— START —

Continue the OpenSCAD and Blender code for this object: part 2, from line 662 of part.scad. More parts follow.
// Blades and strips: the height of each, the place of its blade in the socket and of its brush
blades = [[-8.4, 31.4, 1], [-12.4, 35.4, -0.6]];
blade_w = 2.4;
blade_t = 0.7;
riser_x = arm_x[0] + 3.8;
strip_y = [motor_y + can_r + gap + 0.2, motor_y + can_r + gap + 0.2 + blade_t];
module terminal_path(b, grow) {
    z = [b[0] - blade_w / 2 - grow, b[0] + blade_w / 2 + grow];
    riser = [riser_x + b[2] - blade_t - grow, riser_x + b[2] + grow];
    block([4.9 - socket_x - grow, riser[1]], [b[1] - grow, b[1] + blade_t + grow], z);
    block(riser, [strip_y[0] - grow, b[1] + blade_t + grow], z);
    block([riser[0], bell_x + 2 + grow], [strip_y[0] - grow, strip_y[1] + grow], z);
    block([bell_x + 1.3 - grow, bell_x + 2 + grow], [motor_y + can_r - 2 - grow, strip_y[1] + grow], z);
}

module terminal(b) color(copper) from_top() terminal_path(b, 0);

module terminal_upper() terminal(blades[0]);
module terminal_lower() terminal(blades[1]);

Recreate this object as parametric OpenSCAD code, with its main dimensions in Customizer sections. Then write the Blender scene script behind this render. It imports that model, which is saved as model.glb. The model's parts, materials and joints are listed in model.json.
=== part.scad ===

— END —

Set problem ::
Beginning with the line that contains "Recreate this object", repeat every line through the end of the records and nothing more.

Answer below ::
Recreate this object as parametric OpenSCAD code, with its main dimensions in Customizer sections. Then write the Blender scene script behind this render. It imports that model, which is saved as model.glb. The model's parts, materials and joints are listed in model.json.
=== part.scad ===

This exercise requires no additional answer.